According to the World Health Organisation, WHO, the condition is an eye and skin disease caused by a worm known scientifically as Onchocerca volvulus.
“It is transmitted to humans through the bite of a blackfly (simulium species). These flies breed in fast-flowing streams and rivers, increasing the risk of blindness to individuals living nearby, hence the commonly known name of river blindness,” the organisation said on its website.
People living in that part of the country mostly depended on farming as their main source of income generation. One of them said for over 10 years they had been suffering from the disease but noted that the river was the only source of water for domestic use and a major source of revenue.
A victim of the river blindness, Mohamed Koroma, said he started experiencing signs and symptoms of the disease in March 2015. He said initially he felt like something was moving in his eyes and so he would call of people to help him look for it.
“I also felt like some earth warms were moving in my head. The veins on the head would stand out prominently and soon after that tears would start flowing from my eyes.
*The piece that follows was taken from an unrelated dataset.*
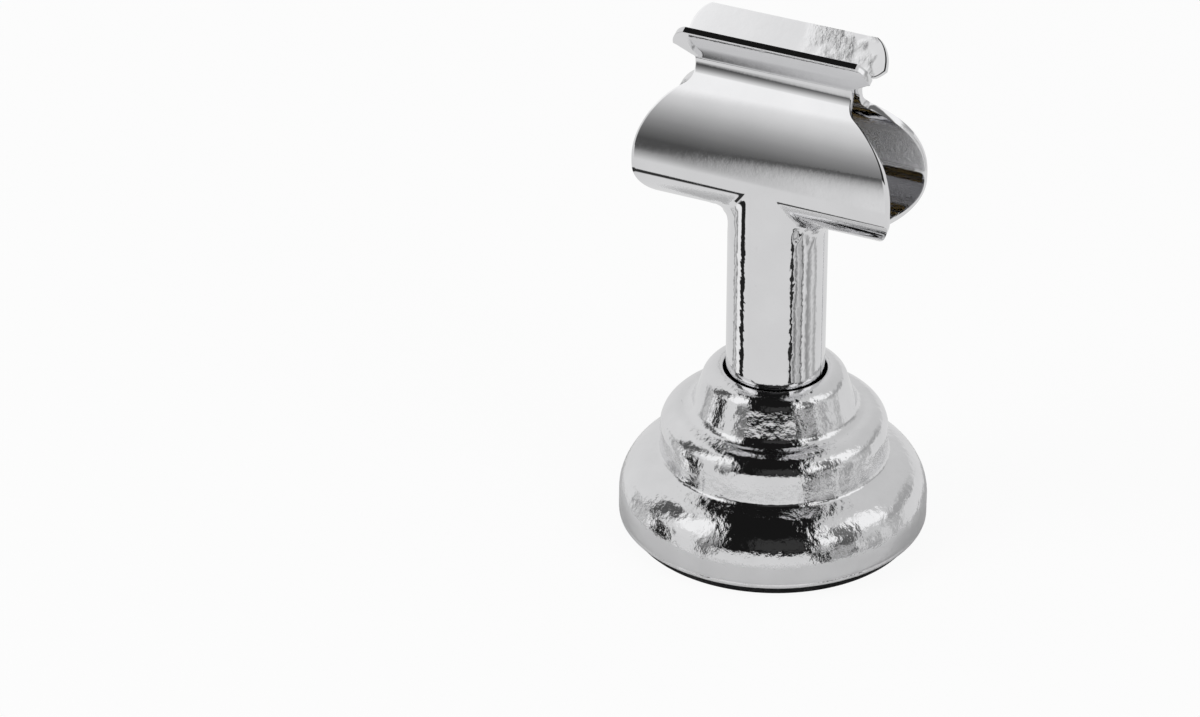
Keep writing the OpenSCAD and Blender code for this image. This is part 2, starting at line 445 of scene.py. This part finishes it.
def turned_metal(name, colour, rough):
    """Turned metal: fine rings across the axis, with a little tarnish."""
    f = Finish(name)
    f.mottle(f.grain(280, 5), colour, 0.75, 1.12)
    f.drive(f.ramp(f.grain(500, 4), [(0.3, rough), (0.75, rough + 0.15)]), "Roughness")
    f.set(Metallic=1.0)
    rings = f.grain(900, 2, vector=f.mapped((0.05, 0.05, 4)))
    f.drive(f.relief(rings, 0.01 * MM), "Normal")
    return f.material


def new_piece(name, bm, finish):
    """A finished mesh object at the origin, with smooth faces, one material."""
    mesh = bpy.data.meshes.new(name)
    bm.to_mesh(mesh)
    bm.free()
    mesh.shade_smooth()
    piece = bpy.data.objects.new(name, mesh)
    bpy.context.scene.collection.objects.link(piece)
    mesh.materials.append(finish)
    return piece


def apply_modifiers(piece):
    """Puts the result of the piece's modifiers into its mesh, so that nothing on it stays live."""
    bpy.context.view_layer.update()
    graph = bpy.context.evaluated_depsgraph_get()
    final = bpy.data.meshes.new_from_object(piece.evaluated_get(graph))
    final.name = piece.name
    piece.modifiers.clear()
    piece.data = final


def arc(centre, radius, start, stop, steps):
    """Points of an arc in the plane, from start to stop in degrees."""
    turn = (math.radians(start + (stop - start) * i / steps) for i in range(steps + 1))
    return [(centre[0] + radius * math.cos(a), centre[1] + radius * math.sin(a)) for a in turn]


def wall_points(top, bottom, steps=5):
    """Points between the ends of a straight wall, so that the ripple bends it too."""
    return [tuple(Vector(top).lerp(Vector(bottom), i / steps)) for i in range(1, steps)]


def circle_rise(radius, reach):
    """Height of a circle at a distance from its middle, and 0 past its rim."""
    return math.sqrt(max(0, radius * radius - reach * reach))


def shell_line(b, inset):
    """One side of the base's wall in the r, z plane, from the hole to the rim, drawn in by inset.

    The top tier's wall leans in a little about the line of the solid's upright wall, as pressed.
    """
    middle_top, lowest_top = b.rim_height + b.middle_height, b.rim_height + b.lowest_height
    lean_degrees = math.degrees(b.top_lean)
    top_at = Vector((b.upper_radius - TOP_ROUND - TOP_SET_IN, b.top_height - TOP_ROUND))
    dip_z = middle_top + b.top_valley
    reach = TOP_ROUND + b.top_valley + (top_at.y - dip_z) * math.sin(b.top_lean)
    dip_at = Vector((top_at.x + reach / math.cos(b.top_lean), dip_z))
    middle_at = (b.middle_radius - MIDDLE_ROUND, middle_top - MIDDLE_ROUND)
    ditch_at = (b.middle_radius + b.valley, lowest_top + b.valley)
    lowest_at = (b.rim_radius - LOWEST_ROUND, lowest_top - LOWEST_DROP)

    line = arc(top_at, TOP_ROUND - inset, 90, lean_degrees, 18)
    valley = arc(dip_at, b.top_valley + inset, 180 + lean_degrees, 262, 12)
    line += wall_points(line[-1], valley[0]) + valley
    line += arc(middle_at, MIDDLE_ROUND - inset, 81, 0, 20)
    valley = arc(ditch_at, b.valley + inset, 180, 246, 10)
    line += wall_points(line[-1], valley[0]) + valley
    line += arc(lowest_at, LOWEST_ROUND - inset, 66, 0, 33)
    return line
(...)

When this happens I can’t see properly with my right eye,” he explained, adding that he had gone to the eye clinic in Lunsar but left without treatment because he couldn’t afford Le 200,000 to pay for the spectacles prescribed for him.
He said until very recently the village had no hand-dug wells where they could fetch water for drinking and other domestic chores, adding that they had no choice but to fetch water from the river.
He said children would have to be dressed in long sleeves and trousers just to prevent them from being bitten by the black flies.
Koroma said the ministry was aware of their situation and that it was them who told the community people about the dangers of living with the black flies.